Kottbusser Tor, Kotti, como lo conocen los berlineses, es probablemente uno de los rincones más feos de todo Berlín. Una rotonda terrible con edificios de corte setentero, llena de suciedad, punkies con perros y viejos borrachos. Siempre hay movimiento, día o noche, y es un lugar que a pesar de su fealdad me encanta. Es el principio de todas las cosas, el lugar por el que casi siempre hay que pasar para ir a cualquier parte, la esquina en la que uno se puede tropezar con un conocido o despedirse de un companero. Un rincón donde la vida fluye y Berlín se desvela como lo que es, una ciudad de contrastes en la que siempre hay hueco para tí.
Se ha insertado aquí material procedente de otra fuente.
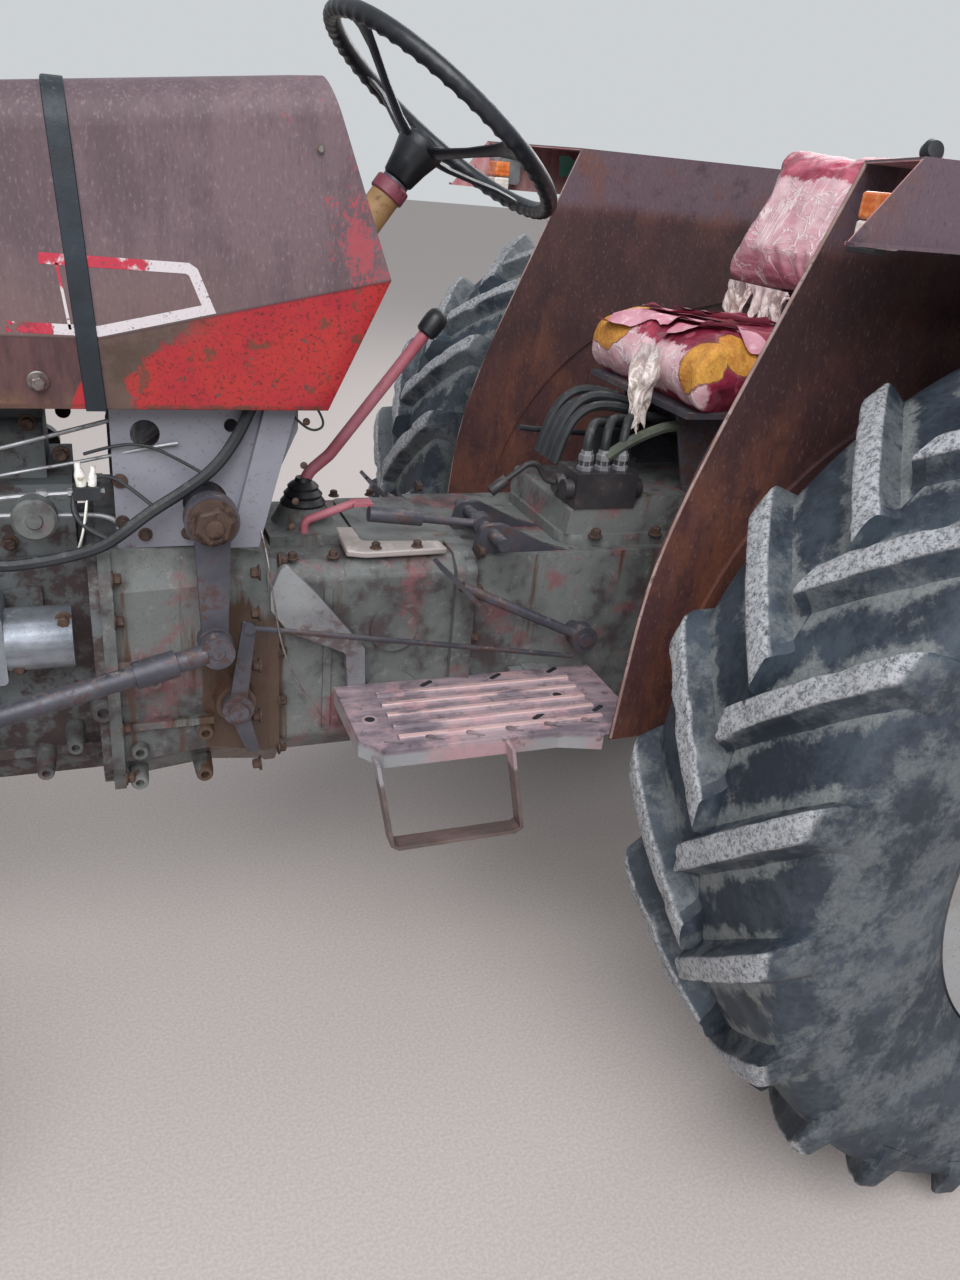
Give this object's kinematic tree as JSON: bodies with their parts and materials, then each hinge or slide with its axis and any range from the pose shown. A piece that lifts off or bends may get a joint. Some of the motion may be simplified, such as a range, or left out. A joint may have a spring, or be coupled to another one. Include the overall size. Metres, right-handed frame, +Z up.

Me subo a una terraza donde sirven mezcal y escuchan salsa y la contemplo desde lo alto una noche de verano sin frío. Desde arriba la ciudad, como la existencia misma, parece abarcable y absurda. Lanzo preguntas al aire que nadie contesta y me hundo en reflexiones regadas con cerveza. De repente ha pasado tanto tiempo que ya no recuerdo donde quedó Madrid ni que María fue la que llegó a esta ciudad por primera vez hace ya ocho veranos. De repente la vida entera consiste en brindar con amigos y observar como devoran los vagones amarillos, tan feos y horteras como el propio Kotti, las hordas de jóvenes que llenan los ándenes a esas horas de la noche.
Una vez más pienso en las vidas posibles, en los amantes que se escaparon de mi cama, en los rincones en los que imaginé besos que nunca di, en las rutinas de la ciudad del muro que nunca convertí en monotonía y me da por pensar que la vida es como el propio Kotti: un lugar feo que sin embargo uno no puede dejar de mirar embelesado.